Universal LoRa(WAN) gateway limitations, because physics?

Thanks for posting this here, and adding your own thoughts and simulation!

You need to be very careful in comparing these two technologies. For example, at a first glance it seems that the full bandwidth (200kHz) of a Sigfox gateway is compared to a single channel of a LoRa gateway (but correct me if I’m wrong). Using 8 standard channels, and 2 high-speed for LoRa, the numbers get much closer to each other. Maybe the main conclusion from the analysis is that Sigfox is more spectrum efficient. Although I don’t think that assuming 2000 independent 100Hz channels in a 200kHz bandwidth is realistic: at full power adjacent channels will interfere with each other. Another thing to take into account is that if there is a certain difference in signal strength, LoRa can still decode the strongest signal in case of a collision.
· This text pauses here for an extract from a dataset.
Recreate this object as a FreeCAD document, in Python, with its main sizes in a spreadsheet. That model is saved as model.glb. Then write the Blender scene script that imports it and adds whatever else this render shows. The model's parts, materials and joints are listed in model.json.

My point is not to claim the analysis is wrong, but just to indicate that there are many factors to take into account, also non capacity related ones.

What is important, and clear from the blog post, is that with too many message, a Lora channel will be congested, and result in unacceptable packet loss. This is the basis for our ‘30 seconds’ fair access policy.

We defined a maximum load per frequency of 5% (duty-cycle) to prevent too many collisions, and a minimum number of 1000 nodes we want to support per gateway. Over 8 frequencies that gives you per node: 8×24×60×60×0.05/1000 = approx. 30 seconds. We don’t make any assumption on the SF distribution, and don’t include a gain based on the orthogonality.

They key is that it is defined in seconds, and not in messages. This will keep the number of (unnecessary) SF12 transmissions minimal, as the blog post clearly shows is problematic.

The TTN model is based on small cells using simple equipment, not large gateways covering entire cities (although that’s great for now). Together with the scalability features of LoRa such as ADR and the ability to regulate node TX power, this will get us quite far.

Let’s keep researching and discussing this, as it is key to the long-term success of TTN.